If I walk in one direction from my house I get to a place of high glass and steel blocks, a place where nothing can nest, where nothing can feed and where any naturalness would be managed out of existence.

It is the place, in short, where the wild things aren’t.

If I walk in the other direction I get to another new development where swift nesting holes have been incorporated into buildings and where sustainable drainage features are sown with wild flowers. The first represents our long prevalent attitude towards the city and the pursuit of a deliberate induced sterility, one that sees nature as a nuisance at best and, at worst, as a public enemy.

The other, I hope, represents the growth of a new sensibility.

This is what I long for; the development of a biodiverse city where human beings and other species live alongside each other to their mutual benefit.

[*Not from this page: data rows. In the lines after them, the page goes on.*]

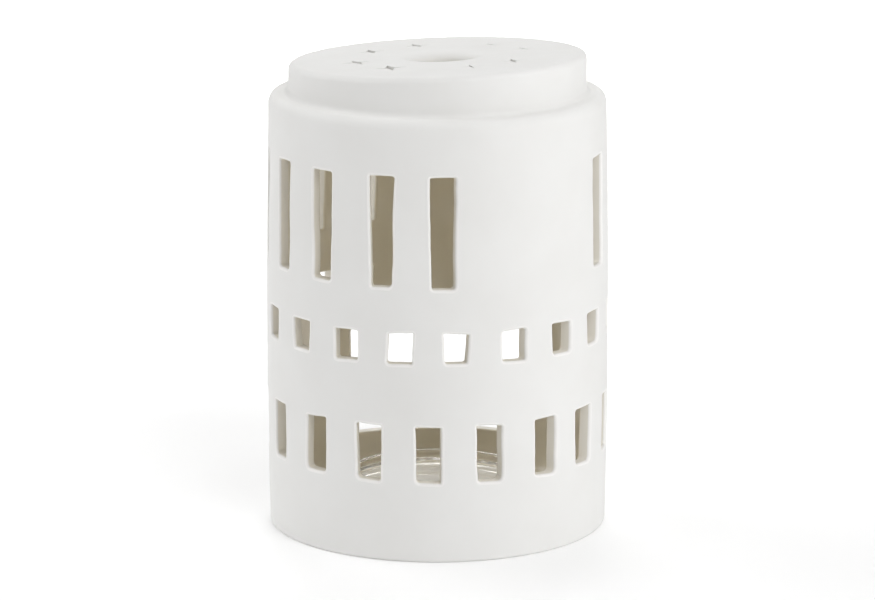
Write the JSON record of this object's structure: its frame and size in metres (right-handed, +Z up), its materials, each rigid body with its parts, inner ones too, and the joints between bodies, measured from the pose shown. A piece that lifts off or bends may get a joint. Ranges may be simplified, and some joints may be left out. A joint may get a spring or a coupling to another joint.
{
  "type": "tealight holder",
  "caption": "Round ceramic lantern house with cut windows, stepped slanted top, vent and rear doorway, and a loose glass dish for a tealight.",
  "frame": {"origin": "centre of the foot, on the surface that the holder stands on", "axes": "+Z up, -Y towards the front windows, +Y towards the rear doorway, +X to the right seen from the front"},
  "size_m": [0.105, 0.105, 0.1475],
  "materials": {
    "lantern_body": "matt white outside, gloss clear glaze inside",
    "glass_dish": "clear pressed glass"
  },
  "bodies": {
    "lantern": {"lantern_body": "lantern_body"},
    "dish": {"glass_dish": "glass_dish"}
  },
  "joints": [
    {"name": "dish_lift", "type": "slide", "parent": "lantern", "child": "dish", "axis": [0, 0, 1], "range_m": [0, 0.015]}
  ]
}
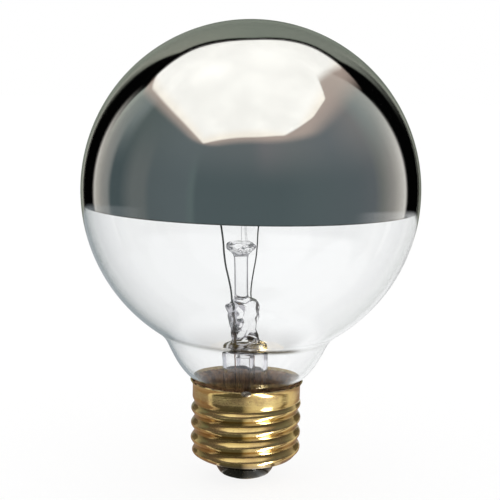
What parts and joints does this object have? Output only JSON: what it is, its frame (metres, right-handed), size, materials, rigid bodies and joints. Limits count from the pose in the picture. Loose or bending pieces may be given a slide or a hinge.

It is not a new science. We have the tools to achieve it already. They vary from low-tech actions like simply leaving parts of our parks uncut through to new building solutions like living walls, green rooves, swales and reimagined road spaces. Internationally there are wonderful examples, like the Bosco verticale in Milan, a tower block that literally bristles with trees at every level; and even whole city approaches, like that of Utrecht in the Netherlands.

The potential benefits would take several more articles to expound but they include flood relief, temperature regulation, energy savings, reductions in noise and air pollution and gains in both physical and mental health.

But most of all, they represent to me, an increase in human happiness.

There is a wonderful passage in the Biblical book of Isaiah envisaging a world in which ‘the wolf shall dwell with the lamb and the leopard shall lie down with the kid ….and a little child shall lead them’.

I realise, of course, that it won’t quite be like that, and that death and predation are a part of the natural order of things. But it serves as an inspirational vision of ‘the peaceable kingdom’, rather than what we have been pleased to characterise for several generations as our ‘war against nature’.

And while I’m holding out for the new and more natural city, it goes without saying that it will include more gardens and public spaces where people can sit and watch the wood mice, and think these same thoughts for themselves.